一般に日本の住宅に見られる段差は、さまざまな理由により、以下の箇所にみられます。

①玄関・勝手口
上り框を低くしたり、式台を設けたり、手すりを設ける。

②浴室
出入口に排水溝をとり、脱衣室へ水が流れないようにして、浴室床面と脱衣室床面を同じレベルにする。

③便所
便所内の床仕上げはできるだけ、廊下側の床仕上げと同じにして段差を解消する。

④和室
畳厚さとフローリング厚さとの差のは下地で解消して、同じレベルとするか、腰を掛けて和室に入れるように300〜400mm程度まで和室レベルを上げる。和室に座ったときの目線レベルとフローリング部分のテーブル椅子に座ったときの目線レベルを合わせる。

 
藤井厚二氏による実験住宅
聴竹居(和室と居間のつながり)

⑤その他、建具の敷居・靴ずりを介して床仕上げが異なる場合は下地レベルにより調整を行う。

 

★建物の力

「間取り」は、そこで暮らす人たちの生活の設計図そのものです。家族構成や日々の生活のありかたの、かなりの部分が「間取り」によって左右されてしまいます。
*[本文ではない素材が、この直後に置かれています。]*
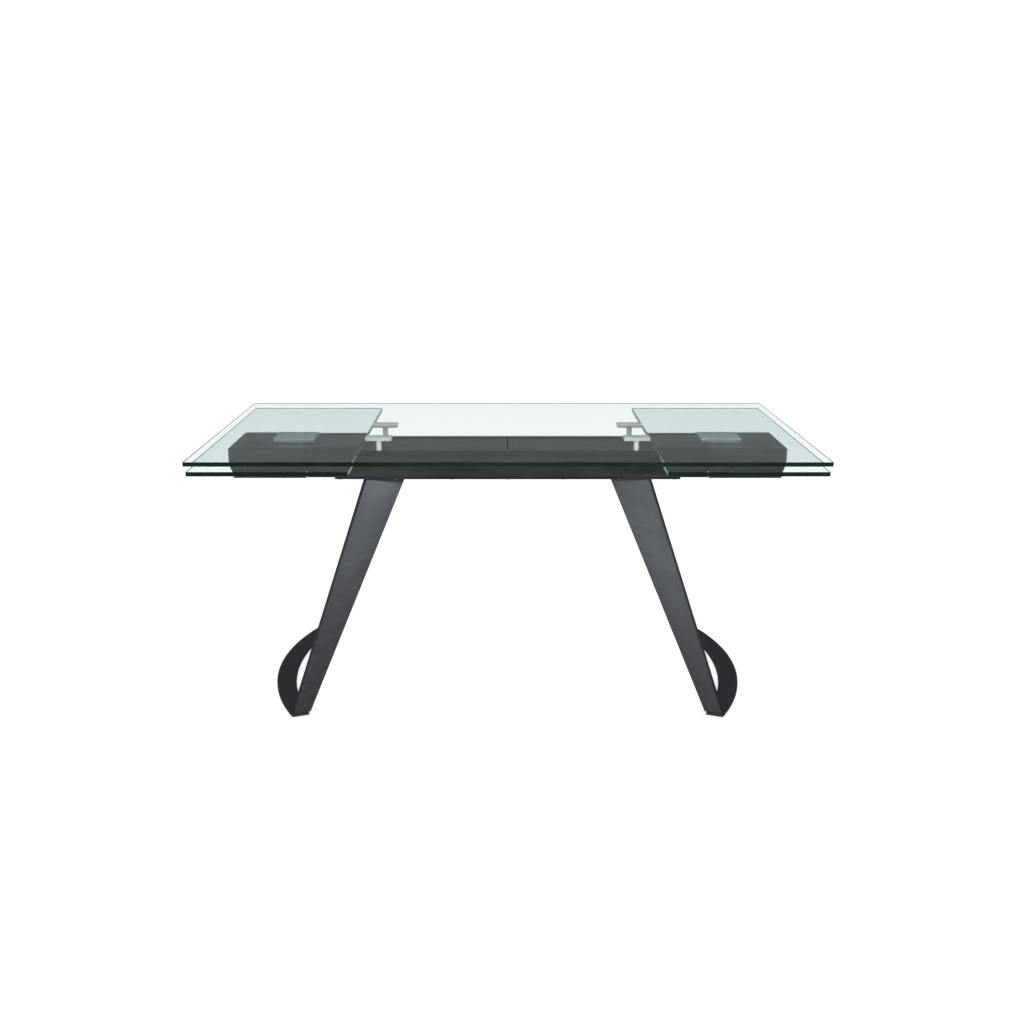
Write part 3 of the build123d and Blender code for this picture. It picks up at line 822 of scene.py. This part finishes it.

かつての日本では、家族団らんの場は「茶の間」であった。そこで〈ちゃぶ台〉を囲み、食事をしながら談笑している。そんな夕餉のシーンが家族の幸せを象徴してました。

生活の洋風化とともに、ちゃぶ台はダイニングテーブルに代わり、「男子厨房に入らず」であった台所は、女性の社会進出もあって、共同で作業のできる「より明るく開放的な」オープンキッチンへと変わってきています。

当然、そんな間取りの変化にともなって、家族団らんの光景は大きく様変わりしていることはいうまでもありません。
また逆に、間取りは人格形成にとって、影響を与えると言っても過言ではありません。
現在、将来の生活を見据えて、家族の幸せのあり方を徹底的に考えて計画する必要があります。
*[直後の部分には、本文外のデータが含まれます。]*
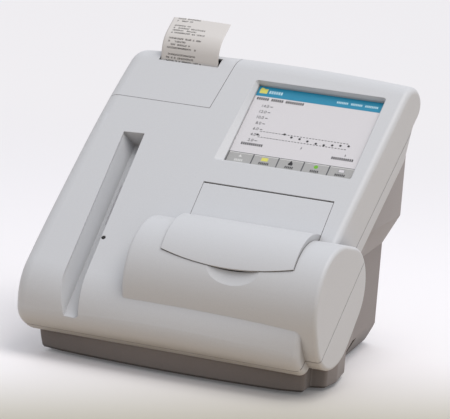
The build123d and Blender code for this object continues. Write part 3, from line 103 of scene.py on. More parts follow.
def start_material(name, colour, roughness, **sockets):
    """A material with its shader: the flat colour, roughness and other sockets are set on it."""
    material = bpy.data.materials.new(name)
    material.use_nodes = True
    shader = material.node_tree.nodes["Principled BSDF"]
    shader.inputs["Base Color"].default_value = linear(colour)
    shader.inputs["Roughness"].default_value = roughness
    for socket, value in sockets.items():
        shader.inputs[socket.replace("_", " ")].default_value = value
    return material, material.node_tree, shader


def deselect():
    """Leaves nothing selected."""
    bpy.ops.object.select_all(action="DESELECT")


BENCH_SIZE = 24.0
BACKDROP = linear("#f1eff2")
DIM_WAY = (0.85, -1.0, 0.0)
DIM_START = 0.0
DIM_END = 0.45
SWEEP_START = 0.45
SWEEP_END = 1.6
SWEEP_SHARE = 0.9
deselect()
bpy.ops.mesh.primitive_plane_add(size=BENCH_SIZE, location=(0, 0, 0))
bench = bpy.context.object
bench.name = "bench"
material, tree, shader = start_material("pale_laminate", "#f4f2f4", 0.6, Emission_Strength=0.08,
                                        Emission_Color=linear("#fffdff"))
place = add_node(tree, "ShaderNodeTexCoord")
nearness = add_node(tree, "ShaderNodeVectorMath", values={1: DIM_WAY},
                    links={0: (place, "Object")}, operation="DOT_PRODUCT")
painted_dimming = add_node(tree, "ShaderNodeMapRange", values={"From Min": DIM_START, "From Max": DIM_END},
                   links={"Value": (nearness, "Value")}, interpolation_type="SMOOTHSTEP")
# Painted shade: the laminate's colour darkens from #f7f5f7 to #9c977c towards the viewer and the right.
laminate = add_node(tree, "ShaderNodeMix", data_type="RGBA",
                    values={6: linear("#f7f5f7"), 7: linear("#9c977c")}, links={0: (painted_dimming, 0)})
tree.links.new(laminate.outputs[2], shader.inputs["Base Color"])
rays = add_node(tree, "ShaderNodeLightPath")
seen = add_node(tree, "ShaderNodeMath", links={0: (rays, "Is Camera Ray"), 1: (rays, "Is Glossy Ray")},
                operation="MAXIMUM")
reach = add_node(tree, "ShaderNodeVectorMath", links={0: (place, "Object")}, operation="LENGTH")
far = add_node(tree, "ShaderNodeMapRange",
               values={"From Min": SWEEP_START, "From Max": SWEEP_END, "To Max": SWEEP_SHARE},
               links={"Value": (reach, "Value")}, interpolation_type="SMOOTHSTEP")
sweep = add_node(tree, "ShaderNodeEmission", values={"Color": BACKDROP, "Strength": 1.0})
pale = add_node(tree, "ShaderNodeMixShader", links={0: (far, 0), 1: (shader, 0), 2: (sweep, 0)})
bounced = add_node(tree, "ShaderNodeBsdfDiffuse", values={"Color": linear("#c8b59d")})
choice = add_node(tree, "ShaderNodeMixShader", links={0: (seen, 0), 1: (bounced, 0), 2: (pale, 0)})
tree.links.new(choice.outputs[0], tree.nodes["Material Output"].inputs["Surface"])
bench.data.materials.append(material)

SKY_STRENGTH = 0.66
world = bpy.data.worlds.new("studio")
bpy.context.scene.world = world
world.use_nodes = True
tree = world.node_tree
tree.nodes.clear()
rays = add_node(tree, "ShaderNodeLightPath")
seen = add_node(tree, "ShaderNodeMath", links={0: (rays, "Is Camera Ray"), 1: (rays, "Is Glossy Ray")},
                operation="MAXIMUM")
seen = add_node(tree, "ShaderNodeMath", links={0: (seen, 0), 1: (rays, "Is Transmission Ray")},
                operation="MAXIMUM")
sky = add_node(tree, "ShaderNodeBackground", values={"Color": linear("#f1f4fb"), "Strength": SKY_STRENGTH})
backdrop = add_node(tree, "ShaderNodeBackground", values={"Color": BACKDROP, "Strength": 1.0})
choice = add_node(tree, "ShaderNodeMixShader", links={0: (seen, 0), 1: (sky, 0), 2: (backdrop, 0)})
add_node(tree, "ShaderNodeOutputWorld", links={"Surface": (choice, 0)})

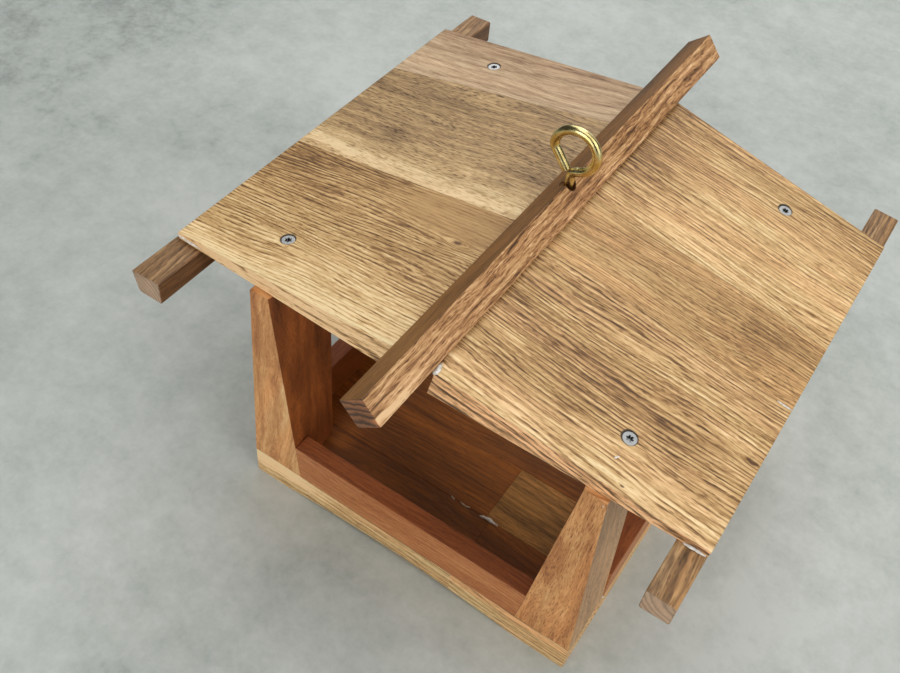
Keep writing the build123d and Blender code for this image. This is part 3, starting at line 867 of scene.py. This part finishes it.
def build_stage():
    """A plain pale floor under the feeder."""
    mesh = bpy.data.meshes.new("studio_floor")
    corners = [(FLOOR_REACH * x, FLOOR_REACH * y, 0) for x, y in ((-1, -1), (1, -1), (1, 1), (-1, 1))]
    mesh.from_pydata(corners, [], [(0, 1, 2, 3)])
    tree = Tree("studio_floor")
    broad = tree.noise(tree.place((0.007,) * 3), 3.0)
    mottle = tree.noise(tree.place((0.045,) * 3), 4.0, 0.65)
    speck = tree.noise(tree.place((0.16,) * 3), 3.0, 0.7)
    from_patch = tree.vector("LENGTH", tree.vector("SUBTRACT", tree.place((1.0,) * 3), DARK_PATCH))
    patch = tree.span(from_patch, 0.0, DARK_PATCH_REACH, 1.0, 0.0, smooth=True)
    shade = tree.total([(0.45, broad), (0.35, mottle), (0.20, speck), (-0.15, patch)])
    colour = tree.ramp(shade, (
        (0.30, tint(150, 155, 150)), (0.40, tint(174, 180, 174)),
        (0.50, tint(187, 192, 186)), (0.60, tint(198, 202, 197)),
    ))
    mesh.materials.append(tree.finish(colour, 0.8, tree.bump(speck, 0.15)))
    floor = add_object("studio_floor", mesh)


def look_at(thing, target, azimuth, elevation, distance, roll=0.0):
    """Stands a light or camera off from a target and turns it to face that target."""
    a, e = math.radians(azimuth), math.radians(elevation)
    back = Vector((math.sin(a) * math.cos(e), -math.cos(a) * math.cos(e), math.sin(e)))
    thing.location = target + back * distance
    thing.rotation_mode = "QUATERNION"
    thing.rotation_quaternion = (-back).to_track_quat("-Z", "Y") @ Quaternion(UP, math.radians(roll))


def light_scene():
    """Large soft boxes all round, and a dim room."""
    world = bpy.data.worlds.new("studio")
    world.use_nodes = True
    sky = world.node_tree.nodes["Background"]
    colour, strength = ROOM_LIGHT
    sky.inputs["Color"].default_value = colour
    sky.inputs["Strength"].default_value = strength
    bpy.context.scene.world = world
    for name, azimuth, elevation, power in LIGHTS:
        data = bpy.data.lights.new(name, "AREA")
        data.shape = "SQUARE"
        data.size = LIGHT_SIZE
        data.energy = power
        look_at(add_object(name, data), CENTRE, azimuth, elevation, LIGHT_DISTANCE)


def place_camera():
    """Looks down on the feeder's front right corner."""
    data = bpy.data.cameras.new("camera")
    data.sensor_width = 36.0
    data.lens = CAMERA_LENS
    data.clip_start = 0.01
    camera = add_object("camera", data)
    target = CENTRE + CAMERA_AIM
    look_at(camera, target, CAMERA_AZIMUTH, CAMERA_ELEVATION, CAMERA_DISTANCE, CAMERA_ROLL)
    bpy.context.scene.camera = camera


dress_roof()
dress_bars()
dress_posts()
dress_rims()
dress_floor()
dress_metal()
squeeze_out()
build_stage()
light_scene()
place_camera()
bpy.context.scene.view_settings.view_transform = "Standard"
既存、あるいは決められた間取りでは、充分に納得がいくものは得られないものです。

尚、空間の豊かさは平面図だけでは、あらわせず、断面の検討、3Dや模型による検討も重要なものです。

あらゆる角度から検討した我が家は、住み主にとってこの上ないものとなるものと考えます。

出入口の工夫

-- 建具の方式 --

足腰が弱ってくるときは急激に進んでくるものです。将来のそうした不安にそなえて、部屋の出入口は車椅子が使えるように配慮しておきたいものです。
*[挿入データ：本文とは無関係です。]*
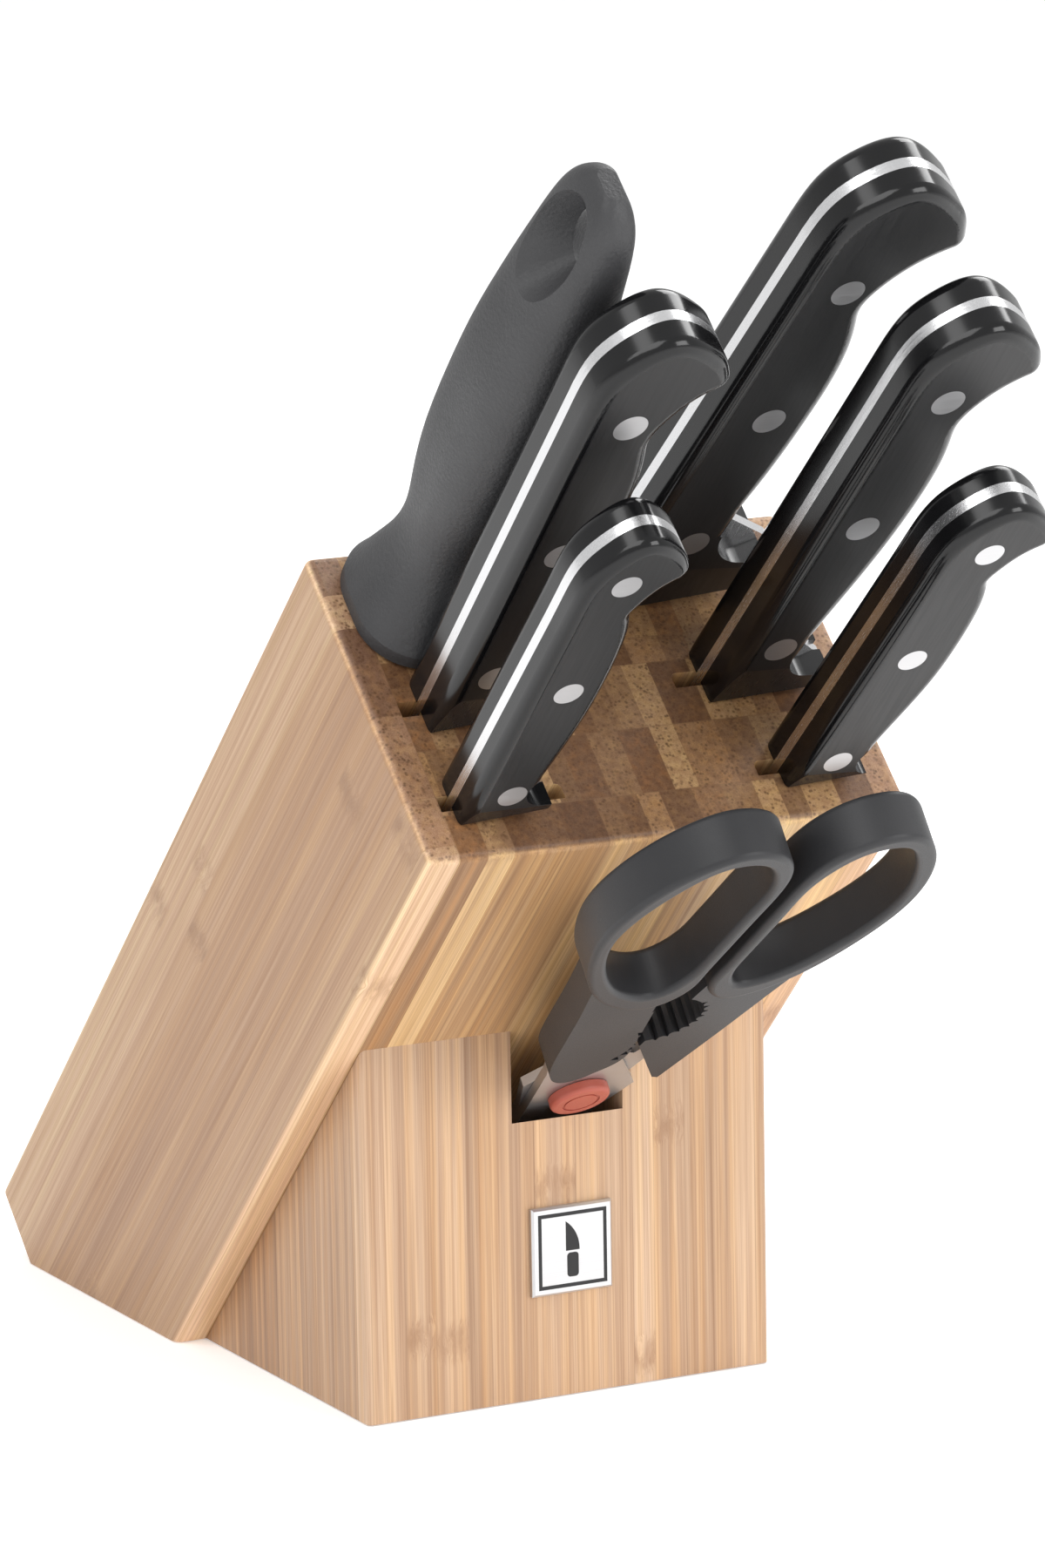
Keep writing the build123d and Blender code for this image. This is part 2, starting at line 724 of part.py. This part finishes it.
with BuildPart() as shears_pivot_nut:
    with BuildSketch(shears_plane.offset(-cap_base)):
        Circle(nut_radius)
    extrude(amount=-nut_thickness)
    nut_back = shears_pivot_nut.faces().sort_by(Axis(shears_plane.origin, shears_plane.z_dir))[0]
    chamfer(nut_back.edges(), nut_thickness / 4)
    add(shears_pivot_screw.part, mode=Mode.SUBTRACT)
finish("shears_pivot_nut", shears_pivot_nut)
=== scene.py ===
# %% [markdown]
# # A bamboo knife block with its knives
# This lesson dresses a knife block that was drawn as exact solids: five knives, a sharpening
# steel and a pair of kitchen shears stand in a slanted bamboo block. The solids already have the
# right shapes and joints, so the work here is finishes, light and the few soft details that
# solids leave out. Everything is in metres, +Z up, and the block leans towards -Y.

from math import cos, radians, sin

import bpy
from mathutils import Matrix, Vector

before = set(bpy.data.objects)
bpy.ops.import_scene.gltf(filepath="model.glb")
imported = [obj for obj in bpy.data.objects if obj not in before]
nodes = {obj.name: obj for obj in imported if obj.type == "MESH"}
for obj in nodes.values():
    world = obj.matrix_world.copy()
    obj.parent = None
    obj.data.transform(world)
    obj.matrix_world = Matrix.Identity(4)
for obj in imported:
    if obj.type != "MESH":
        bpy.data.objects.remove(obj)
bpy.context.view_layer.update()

# %% [markdown]
# ## The block's own directions
# The block leans at 45 degrees, so its long direction, its thickness and its width are better
# axes than the room's. The grain of the bamboo runs along `upward`. Naming these three once lets
# every finish below talk about "along the grain" and "through the thickness".

# %% Directions of the leaning block
LEAN = radians(45)
across = Vector((1, 0, 0))
upward = Vector((0, -sin(LEAN), cos(LEAN)))
inward = Vector((0, -cos(LEAN), -sin(LEAN)))
block_top_back = Vector((0, -0.124805, 0.198697))
print("grain runs along", [round(c, 3) for c in upward])

# %% [markdown]
# ## Camera
# A long lens, as product pictures use, keeps the block's edges nearly parallel. The camera is
# built from the way it looks: a yaw, a pitch and a slight roll give three directions, and those
# are the columns of its matrix. That is easier to reason about than three Euler angles.

# %% Place the camera
CAMERA_PLACE = Vector((-0.6978, -1.4580, 0.4259))
YAW = radians(27.40)
PITCH = radians(10.70)
ROLL = radians(-0.99)
look = Vector((sin(YAW) * cos(PITCH), cos(YAW) * cos(PITCH), -sin(PITCH)))
level_right = Vector((cos(YAW), -sin(YAW), 0))
level_up = level_right.cross(look)
right = level_right * cos(ROLL) + level_up * sin(ROLL)
up = level_up * cos(ROLL) - level_right * sin(ROLL)

camera_data = bpy.data.cameras.new("product_camera")
camera_data.lens = 155.18
camera_data.sensor_width = 36.0
camera_data.clip_end = 100.0
camera = bpy.data.objects.new("product_camera", camera_data)
camera.matrix_world = Matrix((
    (right.x, up.x, -look.x, CAMERA_PLACE.x),
    (right.y, up.y, -look.y, CAMERA_PLACE.y),
    (right.z, up.z, -look.z, CAMERA_PLACE.z),
    (0, 0, 0, 1),
))
bpy.context.scene.collection.objects.link(camera)
bpy.context.scene.camera = camera
print("camera looks along", [round(c, 3) for c in look])

# %% [markdown]
# ## Floor and light
# The set stands on a seamless white sheet. One large flat sheet fills the view, so no horizon
# shows, and it glows a little, so it stays white in the object's shade. One broad lamp hangs above
# on the left, one stands in front on the right and lights the foot, and one hangs behind on the
# right and lights the shoulders of the handles. An even pale sky does the rest. Big lamps make
# long soft highlights on polished handles; small ones would give hard dots. Colours are shown as
# they are, with Blender's Standard view, because a film-like view would grey the white sheet.

# %% Lay the floor
FLOOR_SIZE = 30.0
FLOOR_GAP = 0.0003
floor_mesh = bpy.data.meshes.new("white_sheet")
half = FLOOR_SIZE / 2
floor_mesh.from_pydata(
    [(-half, -half, 0), (half, -half, 0), (half, half, 0), (-half, half, 0)], [], [(0, 1, 2, 3)]
)
floor = bpy.data.objects.new("white_sheet", floor_mesh)
floor.location.z = -FLOOR_GAP
bpy.context.scene.collection.objects.link(floor)
print("sheet of", FLOOR_SIZE, "m")


# %% Hang the lamps
def softbox(name, place, aim, width, height, power):
    """A rectangular lamp at a place, facing a point."""
    lamp = bpy.data.lights.new(name, "AREA")
    lamp.shape = "RECTANGLE"
    lamp.size = width
    lamp.size_y = height
    lamp.energy = power
    holder = bpy.data.objects.new(name, lamp)
    direction = Vector(aim) - Vector(place)
    holder.location = place
    holder.rotation_euler = direction.to_track_quat("-Z", "Y").to_euler()
    bpy.context.scene.collection.objects.link(holder)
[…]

出入り口への配慮のポイントとしては、段差、入口幅、開きぐあい、建具の方式があげられます。ここでは、建具の方式を中心に紹介します。

●引き戸
杖を使って歩行する人や車椅子使用の人にとっては、引き戸が最も使いやすい建具だといえます。プライバシーや気密性には欠けますが、操作がしやすく、身体をよける空間が不要なので、狭い空間に適しています。引き戸にもいろいろなタイプがあります。

①3枚引き戸
二枚引き戸では、車椅子に必要な入口幅が取りにくい場合に、三枚に分割して必要幅を確保します。

②アコーディオンドア
現行二枚引き戸の出入口において、車椅子の有効幅を確保したい場合に、市販のアコーディオンドアなどを利用してリフォームします。
開き戸の出入口に対するリフォームの場合は、たたみ代(しろ)でさらに有効幅が狭くなるので利用できません。

③一枚引き戸
ドア幅が広いので1回の操作ですみ、空間もすっきりします。この場合は、吊り戸式のものが、操作も軽く、足元に戸車のレールがないのでよいでしょう。

 

●開き戸
開き戸は、車椅子の場合には扱いにくいものです。開き加減によっては身体がじゃまになり、出入りがしにくくなります。また、車椅子で操作するためには、ドアの横に操作するための空間が必要になります。また、風のつよい日などは、中途半端な開き方でドアが閉まって、手をはさまれたりするケースがあるので、ドアチェックをつける必要があります。

 

●とっ手
車椅子の高さで力を入れて操作できる位置は、健常者の高さとは異なります。おおよそ、60〜70センチで計画します。つかみやすいタイプで、手ざわりのよい木製などのあたたかみのある材質がよいと思います。